采用红光激光器、3M微晶棱镜阵列反光膜和长焦高速CCD(电荷耦合器件)构建的折返路径激光成像探测系统, 进行典型天气条件下湍流大气中1 km传输路径上的激光光斑回波成像探测实验, 并配备激光闪烁仪和大气相干长度仪实时监测湍流参数。对激光光斑图像的强度进行了统计分析, 获得了不同位置、不同光斑孔径范围内的闪烁指数和光强起伏的空间相关系数, 并尝试拟合得出了光斑中心点理想的点闪烁指数。将依据该闪烁指数推算出的湍流折射率结构常数与实时监测数据进行对比分析, 结果表明：利用该方法所得的湍流折射率结构常数与激光闪烁仪实测值在变化趋势上具有良好的一致性, 并且折返路径激光成像探测方法容易确保傍轴近似条件, 理论上更符合实际。该系统不仅可用于观测受大气湍流影响的完整的远场激光光斑, 通过定量化理论建模, 还有望发展成为一种单端的大气光学湍流参数成像探测新技术。
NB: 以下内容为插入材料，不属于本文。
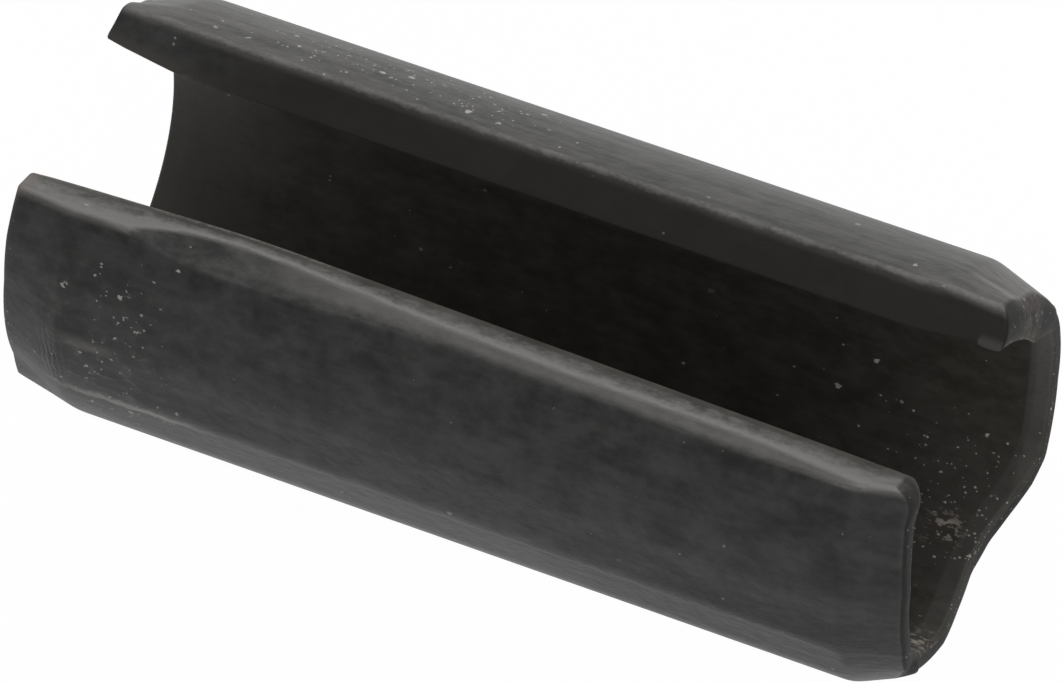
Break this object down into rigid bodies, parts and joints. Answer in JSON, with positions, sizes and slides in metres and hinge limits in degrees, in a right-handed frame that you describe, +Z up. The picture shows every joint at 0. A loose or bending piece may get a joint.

Laser spot echo imaging detection experiment is carried out on a 1 km transmission path in turbulent atmosphere under typical weather conditions using a red laser, a 3M microcrystalline prism array reflector, and a telephoto high speed CCD. Scintilloscope and atmospheric coherence meter are used for real-time monitoring of turbulence parameters. Intensity of the laser spot image is statistically analyzed. Spatial correlation coefficients of the scintillation index and the light intensity fluctuation in different positions and different aperture ranges are obtained, and the ideal point scintillation index of the center point of the spot is obtained with the fitting method. The turbulent refractive index struture constant calculated by scintillation index is compared with the real-time monitoring data, and the results show that the turbulent refractive index structure constant obtained by this method is in good agreement with the measured value of the laser scintillator. The laser imaging detection method of the reentry path can easily ensure the paraxial approximation conditions, which is theoretically more realistic. This system can be used not only to observe the complete far-field laser spot affected by atmospheric turbulence, but also to develop a new detection technology of single-ended atmospheric optical turbulence parameter imaging through quantitative modeling.